“I was fourteen: the world was pain.”
Swing Time, by Zadie Smith
I’m often accused of being a fanatical lover of long sentences. Sure, yes, that may be true (they’re so often besieged, the poor things), but I also have a great fondness for the short sentence. With its essence laid bare like the work of a restrained poet, we need the short sentence. The variety of sentence lengths creates different rhythms, which the ear loves. But just because it’s short doesn’t mean it's stripped of style.
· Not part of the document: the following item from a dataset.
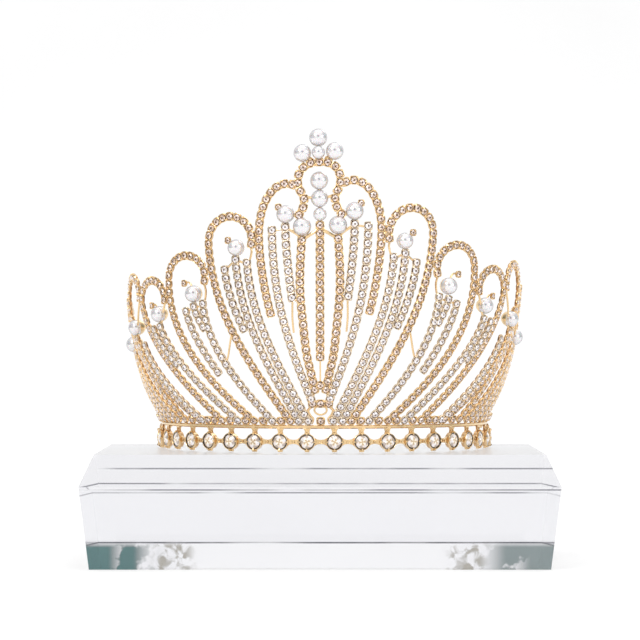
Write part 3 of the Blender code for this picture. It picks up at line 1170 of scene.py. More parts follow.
@dataclass(frozen=True)
class Band:
    """The band: a flat rail over a row of large set stones joined by links."""

    stones: int = 22
    step: float = 9.2
    end: float = 102.5
    stone_drop: float = 6.2 * MM
    foot_drop: float = 9.8 * MM
    standoff: float = 0.6 * MM
    link_in: float = 0.1 * MM
    bracket_in: float = 0.2 * MM
    cup_radius: float = 3.56 * MM
    stone_radius: float = 2.84 * MM
    # Width and colour of the ring of painted shadow round each large stone.
    shadow_width: float = 0.32 * MM
    shadow_tone: Colour = (0.07, 0.045, 0.03)
    girdle: float = 0.72 * MM
    rail_height: float = 1.5 * MM
    rail_thickness: float = 0.9 * MM
    rail_sections: int = 181
    stone_turn: float = 37.0
    first_seed: int = 700
    loop_radius: float = 2.4 * MM
    loop_wire: float = 0.6 * MM

    def angles(self) -> list[float]:
        """The angle of each stone, from left to right."""
        return [self.step * (number - (self.stones - 1) / 2) for number in range(self.stones)]

    def cup(self) -> Template:
        """The setting with its rim and four claws.

        Returns:
            The setting, with its middle at local height 0.
        """
        rim = self.cup_radius / MM
        profile = (
            (0.0, -1.30),
            (3.10, -1.30),
            (3.42, -1.10),
            (3.50, 0.30),
            (rim, 0.95),
            (3.50, 1.20),
            (3.38, 1.28),
            (3.26, 1.16),
            (3.20, 0.80),
            (3.14, -0.20),
            (0.0, -0.90),
        )
        claw = (
            (rim + 0.02, -0.60, rim - 0.30, -0.60, 1.10),
            (rim + 0.34, 0.70, rim - 0.30, 0.70, 0.96),
            (rim + 0.22, 1.35, rim - 0.30, 1.10, 0.86),
            (rim - 0.30, 1.70, rim - 0.45, 1.30, 0.70),
            (rim - 0.82, 1.52, rim - 0.84, 1.36, 0.42),
        )
        setting = lathe(in_mm(profile), 40).joined(*claws(in_mm(claw), 0))
        return setting.shaded(top=0.9, bottom=-0.8, back=-1.0)

    @staticmethod
    def plate(outline: Sequence[Pair], thickness: float) -> Template:
        """A flat plate with softened front edges.

        Args:
            outline: Its outline in local X and Y, in millimetres.
            thickness: Its thickness in millimetres.

        Returns:
            The plate, about local height 0.
        """
        half = thickness / 2
        middle = np.mean(outline, axis=0)
        front = middle + (np.array(outline) - middle) * 0.88
        levels = ((outline, -half), (outline, half * 0.6), (front, half))
        return loft([in_mm((x, y, height) for x, y in line) for line, height in levels])

    @staticmethod
    def eyelet() -> Template:
        """A raised ring round a hole that is darkened with painted shade.

        Returns:
            The ring, about local Z.
        """
        outer = ((0.0, -0.2), (0.66, -0.2), (0.74, 0.45), (0.62, 0.66))
        inner = ((0.44, 0.56), (0.38, 0.0), (0.0, -0.1))
        return lathe(in_mm(outer + inner), 16).shaded(top=0.6, bottom=0.1, back=-0.15)

    def link(self) -> Template:
        """The link between two settings: wide at its ends and waisted in the middle.

        Returns:
            The link, along local X.
        """
        pitch = math.radians(self.step) * (WALL.rail_radius + self.standoff)
        reach = (pitch / 2 - self.cup_radius) / MM + 0.35
        top = [(reach * share, 0.95 + 0.75 * abs(share) ** 2.4) for share in np.linspace(-1, 1, 13)]
        outline = [*reversed(top), *((x, -0.92 * y) for x, y in top)]
        eyelet = self.eyelet().moved(Matrix.Translation((0, 0, 0.3 * MM)))
        return self.plate(outline, 1.1).shaded(top=0.5, bottom=-0.8, back=-0.4).joined(eyelet)

    def bracket(self) -> Template:
        """The bracket that hangs a setting from the rail.

        Returns:
            The bracket, with the middle of the rail at the origin.
        """
        edge = ((1.9, -0.4), (1.25, -1.1), (0.95, -2.0), (1.3, -3.1))
        outline = [*((-x, y) for x, y in edge), *reversed(edge)]
        eyelet = self.eyelet().moved(Matrix.Translation((0, -1.65 * MM, 0.25 * MM)) @ Matrix.Scale(0.8, 4))
        return self.plate(outline, 1.0).shaded(top=0.45, bottom=-0.8, back=-0.4).joined(eyelet)

    def rail(self) -> Template:
        """The flat rail as a bent strip with softened edges.

        Returns:
            The rail in its place.
        """
        corners = ((1, -0.6), (1, 0.6), (0.4, 1), (-0.4, 1), (-1, 0.6), (-1, -0.6), (-0.4, -1), (0.4, -1))
        outline = [Vector((0.0, y * self.rail_height / 2, x * self.rail_thickness / 2)) for x, y in corners]
        angles = np.linspace(-self.end, self.end, self.rail_sections)
        seats = [WALL.band_seat(float(angle), 0.0) for angle in angles]
        return loft([[seat @ point for point in outline] for seat in seats])

    def loop(self, side: Side) -> Template:
        """The wire loop at one end of the rail.

        Args:
            side: The side of the crown.

        Returns:
            The loop in its place.
        """
        reach = math.degrees(self.loop_radius / WALL.rail_radius)
        seat = WALL.band_seat(side.value * (self.end + reach), 0.0)
        middle = [seat @ Vector((self.loop_radius * x, self.loop_radius * y, 0.0)) for x, y in circle(28)]
        return wire(middle, self.loop_wire, 10, closed=True)

    def build(self, finishes: "Finishes") -> None:
        """Builds the band's metal and its stones, each stone as its own piece.

        Args:
            finishes: The crown's finishes.
        """
        pile = MeshPile("band_metal")
        pile.stamp(self.rail())
        cup, link, bracket = self.cup(), self.link(), self.bracket()
        foot = self.plate(((-0.9, -0.6), (0.9, -0.6), (1.2, 0.8), (-1.2, 0.8)), 1.2)
        for number, angle in enumerate(self.angles(), 1):
            seat = WALL.band_seat(angle, -self.stone_drop, self.standoff)
            pile.stamp(cup, seat)
            pile.stamp(bracket, WALL.band_seat(angle, 0.0, self.standoff - self.bracket_in))
            pile.stamp(foot, WALL.band_seat(angle, -self.foot_drop, self.standoff))
            if number < self.stones:
                beside = angle + self.step / 2
                pile.stamp(link, WALL.band_seat(beside, -self.stone_drop, self.standoff - self.link_in))
            self.set_stone(number, seat, finishes)
        for side in Side:
            pile.stamp(self.loop(side))
        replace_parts(pile.make(finishes.gold, Slot.GOLD, sharp=35.0), "band")

    def set_stone(self, number: int, seat: Matrix, finishes: "Finishes") -> None:
        """Makes one large stone with the ring of painted shadow that shows round it.

        Args:
            number: The stone's number.
            seat: The placement of its setting.
            finishes: The crown's finishes.
        """
        cut = StoneCut(
            self.stone_radius, 0.95 * MM, 1.1 * MM, heart=0.17, table=0.50, shoulder=0.78, scatter=1
        )
        pile = MeshPile(f"band_stone_{number:02d}_cut")
        place = seat @ Matrix.Translation((0, 0, self.girdle))
        turn = Matrix.Rotation(math.radians(self.stone_turn * number), 4, "Z")
        pile.stamp(cut.template(CHAMPAGNE_SPARKLE, self.first_seed + number), place @ turn)
        pile.stamp(shadow_ring(self.stone_radius, self.shadow_width, 40, self.shadow_tone), place)
        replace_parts(pile.make(finishes.crystal, Slot.CRYSTAL, sharp=None), f"band_stone_{number:02d}")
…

The short sentence is the perfect container for what Smith’s narrator is feeling. She can’t possibly utter a longer sentence because she is so minimized and reduced by the pain. It’s as if her lungs have tightened and only this can be said. As Mary Oliver writes in her book, A Poetry Handbook, the pentameter line matches the breath capacity of our English lungs—“that is speaking in English.” She’s talking about poetry, but prose writers can use this. Pentameter is a five-foot line or 10 syllables. So, when you write a sentence with fewer than 10 syllables, you cut off the breath. The short sentence mimics pain cutting off the narrator’s breath.
Smith’s sentence pulses with hyperbole. This is often the language of pre-teens and teens. (I have two sons). For this fourteen-year-old narrator, the world has been flattened. It is only pain. My mind wants to autofill so it reads, “the world was full of pain,” but Smith makes it fresh again.
Parallelism or balance, with the two base clauses similarly structured, creates an eloquent rhythm. They are so balanced they have the same syllable count.
I was fourteen
(Subject) (linking verb) (subject complement)
the world was pain.
(subject) (linking verb) (subject complement).
(note: a subject complement is a word or phrase that describes, identifies, or defines the subject of a sentence. )
“Rhythm is one of the most powerful of pleasures, and when we feel a pleasurable rhythm we hope it will continue,” writes Oliver. And she goes on: “Rhythm underlies everything.”
Let’s talk about the colon. She could have used a period, but it would have created a strong pause between the clauses, diluting the connection. She could have used a semicolon, which is a grammatically correct way to connect two independent clauses without using a conjunction.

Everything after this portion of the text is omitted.